Treatment of wrongdoers and criminals is one of the failing tests of civilization in every country. By observing earliest records, one can notice that people who choose to break the law have continuously existed and remained constant. However, the society made significant transformation through reforms and political policies to change the justice system into a discipline that focuses on putting transgressors in prison so that they can receive the correct rehabilitation to change their conduct. Using prison as a way of punishment has remained to be popular until now, and it has proved to be an effective way of changing the mindset of criminals, however not fully as expected due to upcoming issues and challenges (Brent & Kraska, 2011).
Looking back at the rudimentary times where gladiator deaths, horrific public executions, and subversive confinements were the hard and shocking realities that faced criminals, it is right to say the American prison system has come a long way. It is clear that refined progression within the correctional and prison establishments has made the sector more convenient and efficient in its practice and functions.
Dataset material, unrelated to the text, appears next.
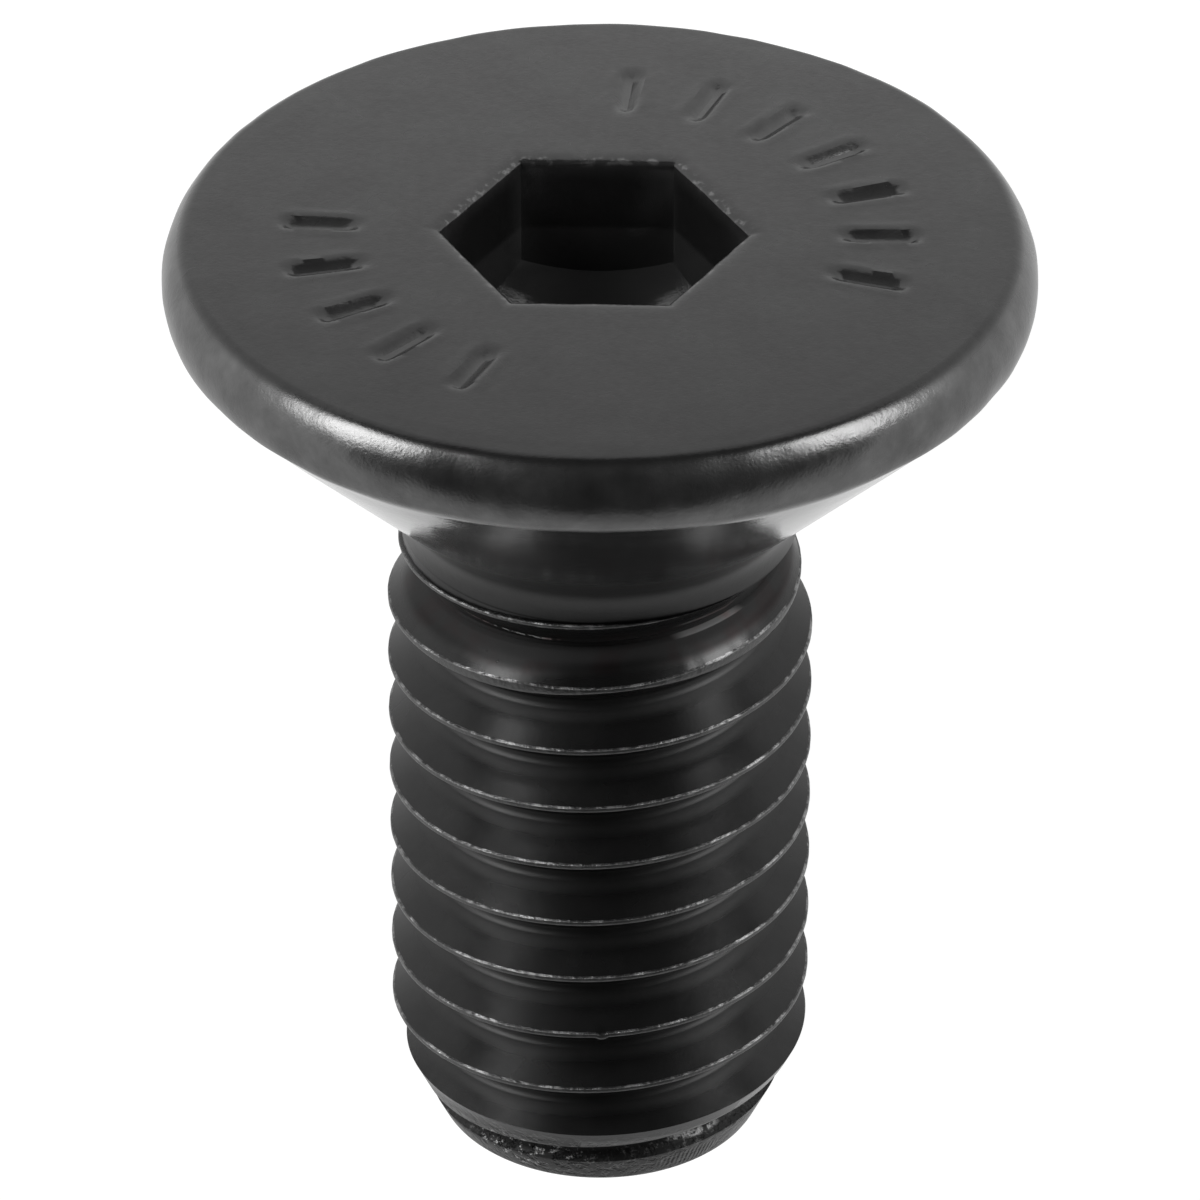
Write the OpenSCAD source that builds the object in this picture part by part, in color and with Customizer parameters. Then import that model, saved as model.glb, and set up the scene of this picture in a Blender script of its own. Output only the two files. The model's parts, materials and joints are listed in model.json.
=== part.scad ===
// Countersunk screw with a hexagon socket, lying on its side as it comes to rest.
// The screw is drawn upright: its axis is Z, the flat top of the head is at z = 0 and
// a depth h below that top is at z = -h. lie_down() then lays it on the plane z = 0.

/* [Head] */
// Diameter of the head at its widest
head_d = 10; // [9:0.1:12]
// Full angle of the cone under the head, in degrees
cone_angle = 90; // [80:1:100]
// Height of the rim, from the flat top down to the cone
rim_h = 0.82; // [0.7:0.01:1]
// Depth of the rim's widest point
rim_depth = 0.54; // [0.45:0.01:0.6]
// Radius of the barrelled rim in section
rim_r = 0.7; // [0.65:0.01:1]

/* [Socket] */
// Width of the hexagon across its flats
socket_af = 3.05; // [2.5:0.05:3.7]
// Depth of the flat walls at the hexagon's corners
socket_h = 1.35; // [1.1:0.05:1.65]
// Full angle of the cone at the bottom, in degrees
bottom_angle = 120; // [110:1:140]
// Leg of the chamfer round the mouth
mouth_chamfer = 0.04; // [0.02:0.01:0.15]

/* [Shank] */
// Overall length, from the flat top to the end of the tip
screw_l = 12; // [9:0.5:25]
// Diameter of the plain neck under the head
neck_d = 4.6; // [4.3:0.02:4.9]
// Length of the neck, its fillet included
neck_h = 0.34; // [0.25:0.01:0.6]
// Radius of the fillet between the cone and the neck
neck_fillet = 0.3; // [0.1:0.05:0.4]

/* [Thread] */
// Nominal diameter of the thread
thread_d = 5; // [4.8:0.1:5.6]
// Pitch, the rise of one turn
pitch = 0.8; // [0.6:0.05:1]
// Amount by which the crests stay under the nominal diameter
crest_allowance = 0.05; // [0.02:0.01:0.1]
// Diameter of the blank that the thread is rolled on
blank_d = 4.68; // [4.5:0.02:4.8]
// Turns over which the groove deepens from the blank's surface
runout = 1.1; // [0.6:0.1:1.6]
// Turns over which a crest rises from the blank's surface
crest_rise = 0.5; // [0.2:0.1:1]
// Direction in which the first crest leaves the neck, in degrees
thread_turn = 120; // [0:5:355]

/* [Tip] */
// Diameter of the flat end, out to where its edge would be if it were sharp
tip_d = 3.8; // [3.2:0.1:4.2]
// Length of the cone between the end and the full crests
tip_taper = 1.2; // [0.8:0.1:2]
// Radius of the end's edge
tip_round = 0.15; // [0.05:0.05:0.3]

/* [Hidden] */
ROUND = 96;   // segments of a drawn circle
TURN = 56;    // segments in one turn of the thread
BITE = 0.001; // a cutter passes this far through what it meets, for a clean edge

// Head: the rim is an arc about [rim_x, rim_depth], from the flat top to the cone's edge
rim_x = head_d / 2 - rim_r;
face_r = rim_x + sqrt(rim_r ^ 2 - rim_depth ^ 2);
edge_angle = asin((rim_h - rim_depth) / rim_r);
edge_r = rim_x + rim_r * cos(edge_angle);
neck_r = neck_d / 2;
neck_top = rim_h + (edge_r - neck_r) / tan(cone_angle / 2);
neck_end = neck_top + neck_h;
fillet_reach = neck_fillet * tan(cone_angle / 4);
socket_r = socket_af / sqrt(3);

// Thread: 60 degree flanks between a flat crest and a rounded root
FLANK = 30;   // angle of a flank from the plane across the axis
crest_r = (thread_d - crest_allowance) / 2;
root_r = thread_d / 2 - pitch * sqrt(3) / 2 * 17 / 24;
blank_r = blank_d / 2;
root_w = pitch / 5;
root_lift = pitch / 20;
last = TURN * (ceil((screw_l - neck_end) / pitch) + 2);
ROWS = 5;     // points of the form in one pitch

function clamp(x) = min(1, max(0, x));
// Depth of a crest's middle, and its radius, some turns down the thread
function crest_h(turns) = neck_end + pitch * (turns - 1);
function crest_at(turns) =
    blank_r + (crest_r - blank_r) * clamp((turns - 1 - runout) / crest_rise + 1 / 2);
// Radius of the groove's floor just below that crest, and half its width at a radius
function root_at(turns) = blank_r - (blank_r - root_r) * clamp(turns / runout);
function half_groove(turns, r) =
    root_w / 2 + max(BITE, r - root_at(turns) - root_lift) * tan(FLANK);
// The form over one pitch, as [depth, radius]: a crest's two edges, then the groove's floor
function form(turns) =
    let (h = crest_h(turns), r = crest_at(turns), middle = h + pitch / 2,
         floor_r = root_at(turns), floor_edge = min(r, floor_r + root_lift))
    [[h - pitch / 2 + half_groove(turns - 1, r), r],
     [middle - half_groove(turns, r), r],
     [middle - root_w / 2, floor_edge],
     [middle, min(r, floor_r)],
     [middle + root_w / 2, floor_edge]];
function thread_point(i, m) =
    let (p = form(i / TURN)[m], a = thread_turn - 360 * i / TURN)
    [p[1] * cos(a), p[1] * sin(a), -p[0]];

// Tip: a cone from the end's edge out past the crests, its edge rounded
tip_angle = atan((crest_r - tip_d / 2) / tip_taper);
function tip_r(h) = tip_d / 2 + (screw_l - h) * tan(tip_angle);

// Rest: the floor touches the rim, on its arc or at its edge, and a crest or the tip.
// A point of the screw's outline, [depth, radius], would meet the floor at this tilt.
function meets_at(p) =
    let (run = [rim_x - p[1], p[0] - rim_depth],
         on_arc = atan2(run[0], run[1]) + asin(rim_r / norm(run)))
    on_arc < edge_angle ? on_arc : atan2(edge_r - p[1], p[0] - rim_h);
under = [for (k = [2:last / TURN]) form((thread_turn + 90) / 360 + k)];
under_crests = [for (f = under) for (p = [f[0], f[1]])
    if (p[0] < screw_l) [p[0], min(p[1], tip_r(p[0]))]];
tilt = min([for (p = concat(under_crests, [[screw_l, tip_d / 2]])) meets_at(p)]);
rest_z = tilt < edge_angle ? rim_x * cos(tilt) + rim_depth * sin(tilt) + rim_r
    : edge_r * cos(tilt) + rim_h * sin(tilt);
rest_y = (screw_l * cos(tilt) + (tip_d / 2 - face_r) * sin(tilt)) / 2;

// Half of the head and neck in section, x outwards and y up. The cone's line is drawn on
// up to the flat top, and the rim's arc trims it; below_arc lies under the edge they make.
module head_section() {
    on_neck = [neck_r, neck_top + fillet_reach];
    on_cone = [neck_r, neck_top] + fillet_reach * [sin(cone_angle / 2), -cos(cone_angle / 2)];
    fillet_centre = on_neck + [neck_fillet, 0];
    below_arc = rim_depth + rim_r * cos(cone_angle / 2);
    mirror([0, 1]) intersection() {
        union() {
            square([rim_x, neck_end]);
            translate([rim_x, rim_depth]) circle(rim_r, $fn = ROUND);
            translate([0, below_arc]) square([head_d, neck_end]);
        }
        difference() {
            polygon([[0, 0], [edge_r + rim_h * tan(cone_angle / 2), 0], on_cone, fillet_centre,
                     on_neck, [neck_r, neck_end], [0, neck_end]]);
            translate(fillet_centre) circle(neck_fillet + BITE, $fn = ROUND);
        }
    }
}
module socket() {
    over = 0.01;
    cone_h = socket_r / tan(bottom_angle / 2);
    rise = mouth_chamfer + over;
    translate([0, 0, -socket_h]) {
        cylinder(r = socket_r, h = socket_h + over, $fn = 6);
        intersection() {
            translate([0, 0, -cone_h]) cylinder(r1 = 0, r2 = socket_r, h = cone_h, $fn = ROUND);
            translate([0, 0, -cone_h]) cylinder(r = socket_r, h = cone_h + over, $fn = 6);
        }
    }
    translate([0, 0, -mouth_chamfer])
        cylinder(r1 = socket_r, r2 = socket_r + rise * 2 / sqrt(3), h = rise, $fn = 6);
}
module head() {
    difference() {
        rotate_extrude($fn = ROUND) head_section();
        socket();
    }
}

// One strip wound round the axis: each turn's lower edge is the next turn's upper edge
module helix() {
    function at(i, m) = i > last ? (last + 1) * ROWS + i - last - 1
        : m < ROWS ? i * ROWS + m : at(i + TURN, 0);
    function ring(i) = [for (k = [i:i + TURN]) at(k, 0), for (m = [ROWS - 1:-1:1]) at(i, m)];
    function fan(loop, centre) = [for (k = [0:len(loop) - 1])
        [loop[k], loop[(k + 1) % len(loop)], centre]];
    points = concat(
        [for (i = [0:last]) for (m = [0:ROWS - 1]) thread_point(i, m)],
        [for (i = [last + 1:last + TURN]) thread_point(i, 0)],
        [[0, 0, -crest_h(0)], [0, 0, -crest_h(last / TURN + 1)]]);
    sides = [for (i = [0:last - 1]) for (m = [0:ROWS - 1]) each [
        [at(i, m), at(i + 1, m + 1), at(i + 1, m)],
        [at(i, m), at(i, m + 1), at(i + 1, m + 1)]]];
    ends = concat(
        fan(ring(0), len(points) - 2),
        [for (f = fan(ring(last), len(points) - 1)) [f[0], f[2], f[1]]]);
    polyhedron(points, concat(sides, ends), convexity = 10);
}
// Half of the space that the thread fills, in section, x outwards and y up
module thread_section() {
    reach = tip_round / tan(45 + tip_angle / 2);
    centre = [tip_d / 2 - reach, screw_l - tip_round];
    on_cone = [tip_d / 2, screw_l] + reach * [sin(tip_angle), -cos(tip_angle)];
    clear_r = thread_d / 2 + pitch / 2;
    clear_h = screw_l - (clear_r - tip_d / 2) / tan(tip_angle);
    mirror([0, 1]) {
        translate(centre) circle(tip_round, $fn = ROUND);
        polygon([[0, neck_end], [clear_r, neck_end], [clear_r, clear_h], on_cone, centre,
                 [centre[0], screw_l], [0, screw_l]]);
    }
}
module thread() {
    intersection() {
        helix();
        rotate_extrude($fn = ROUND) thread_section();
    }
}
module lie_down() {
    translate([0, -rest_y, rest_z]) rotate([90 - tilt, 0, 0]) children();
}
module screw() {
    color("dimgray") lie_down() {
        head();
        thread();
    }
}

screw();
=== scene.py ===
# %% [markdown]
# # A countersunk screw with a hexagon socket
# The object is one small steel screw, 12 mm long and 10 mm across its head. It was
# forged from wire, its thread was rolled between dies, and it was then blackened. The
# CAD frame gives its true size and place; this script gives it a finely modelled
# surface and its finish.
# %% Load the frame
import json
import math

import bpy
from mathutils import Matrix, Vector, noise


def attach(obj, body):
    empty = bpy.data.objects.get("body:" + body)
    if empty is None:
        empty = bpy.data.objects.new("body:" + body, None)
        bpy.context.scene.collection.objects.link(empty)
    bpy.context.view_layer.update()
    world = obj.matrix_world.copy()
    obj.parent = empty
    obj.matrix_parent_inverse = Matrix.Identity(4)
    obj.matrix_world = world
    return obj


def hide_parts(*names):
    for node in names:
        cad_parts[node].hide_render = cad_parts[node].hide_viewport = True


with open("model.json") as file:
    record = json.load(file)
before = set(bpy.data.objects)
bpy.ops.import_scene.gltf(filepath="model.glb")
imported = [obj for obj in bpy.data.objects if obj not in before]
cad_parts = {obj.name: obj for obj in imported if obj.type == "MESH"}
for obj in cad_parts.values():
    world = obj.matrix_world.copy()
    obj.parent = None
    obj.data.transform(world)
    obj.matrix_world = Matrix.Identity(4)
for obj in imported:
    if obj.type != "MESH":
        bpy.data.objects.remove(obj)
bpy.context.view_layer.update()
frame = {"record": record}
MM = 0.001

# %% [markdown]
# ## The screw's own axes
# The screw lies on its side, so it is easier to model it upright and lay it down at
# the end. The record's hex_socket mount sits at the centre of the flat top and points
# out of it, which is all that is needed to turn one frame into the other. In the
# upright frame the top is at z = 0, the tip points down and +Y is the upper side.
# %% The screw's own axes
mounts = {m["name"]: m for m in frame["record"]["mounts"]}
top_centre = Vector(mounts["hex_socket"]["pos_m"])
axis_up = Vector(mounts["hex_socket"]["axis"]).normalized()
left = Vector((1, 0, 0))
front = axis_up.cross(left)
turn_down = Matrix((left, front, axis_up)).transposed()
lie = Matrix.Translation(top_centre) @ turn_down.to_4x4()
print(f"the axis dips {math.degrees(math.asin(axis_up.z)):.2f} degrees")

# %% [markdown]
# ## Camera
# The camera comes first, so that every later step can be looked at. It is a long lens
# a little over a hand's width away, above the upper side of the screw and looking down
# on its head. It is placed in the screw's own axes, because that is how the view is
# known: so many degrees above the thread's side, aimed a little below the head.
# %% Camera
ELEVATION = math.radians(31.41)
AIM_BELOW = math.radians(2.094)
DISTANCE = 114.14 * MM     # from the middle of the flat top
LENS = 301.04              # focal length and sensor width, as Blender has them in mm
SENSOR = 36


def toward(elevation):
    """Unit vector from the screw's axis out to the upper side, raised by an elevation."""
    return front * math.cos(elevation) + axis_up * math.sin(elevation)


aim = ELEVATION + AIM_BELOW
camera_up = axis_up * math.cos(aim) - front * math.sin(aim)
camera_data = bpy.data.cameras.new("camera")
camera_data.lens = LENS
camera_data.sensor_width = SENSOR
camera_data.clip_start = 10 * MM
camera_data.clip_end = 20
camera = bpy.data.objects.new("camera", camera_data)
bpy.context.scene.collection.objects.link(camera)
camera.matrix_world = (Matrix.Translation(top_centre + toward(ELEVATION) * DISTANCE)
                       @ Matrix((-left, camera_up, toward(aim))).transposed().to_4x4())
bpy.context.scene.camera = camera
print("camera at", [round(v / MM, 1) for v in camera.matrix_world.translation], "mm")

# %% [markdown]
# ## The sizes
# These are the screw's sizes in millimetres, as a maker would write them on a drawing.
# The finely modelled screw has to fit the CAD solid, so both use the same numbers. One
# size is its own: the cone sweeps into the neck with a wide radius, as on the real
# screw, where the CAD has a small fillet. It stays well inside the solid's box.
# %% The sizes
HEAD_R = 5.0           # head at its widest
RIM_H = 0.82           # flat top down to the cone
RIM_DEPTH = 0.54       # flat top down to the rim's widest point
RIM_R = 0.7            # radius of the barrelled rim in section
SOCKET_AF = 3.05       # hexagon across its flats
SOCKET_H = 1.35        # flat walls, at the hexagon's corners
NECK_R = 2.3
NECK_H = 0.34
FILLET = 0.7           # the cone sweeps into the neck with this radius, wider than the CAD's
SCREW_L = 12.0
PITCH = 0.8
BLANK_R = 2.34         # the wire that the thread is rolled on
CREST_R = 2.475
ROOT_R = 2.5 - PITCH * math.sqrt(3) / 2 * 17 / 24
RUNOUT = 1.1           # turns over which the groove deepens
CREST_RISE = 0.5       # turns over which a crest rises
THREAD_TURN = 120      # direction in which the first crest leaves the neck
TIP_R = 1.9
TIP_TAPER = 1.2        # the cone between the end and the full crests
TIP_ROUND = 0.15
CONE_HALF = math.radians(45)       # half angle of the cone under the head
BOTTOM_HALF = math.radians(60)     # half angle of the cone at the socket's bottom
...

However, the challenges that face the justice system in the United States make the final result of criminals unsatisfactory, because after they are released, they end up breaking the law again and find themselves back in prison (Moehling & Piehl, 2009). Classical prison methods and practices aimed at inflicting vengeance to criminal offenders while contemporary methods aim at reforming inmates so that they can refrain from committing crimes in future. Rehabilitating criminals for the common good of the general public and offenders themselves did not gain popularity until the Age of Enlightenment.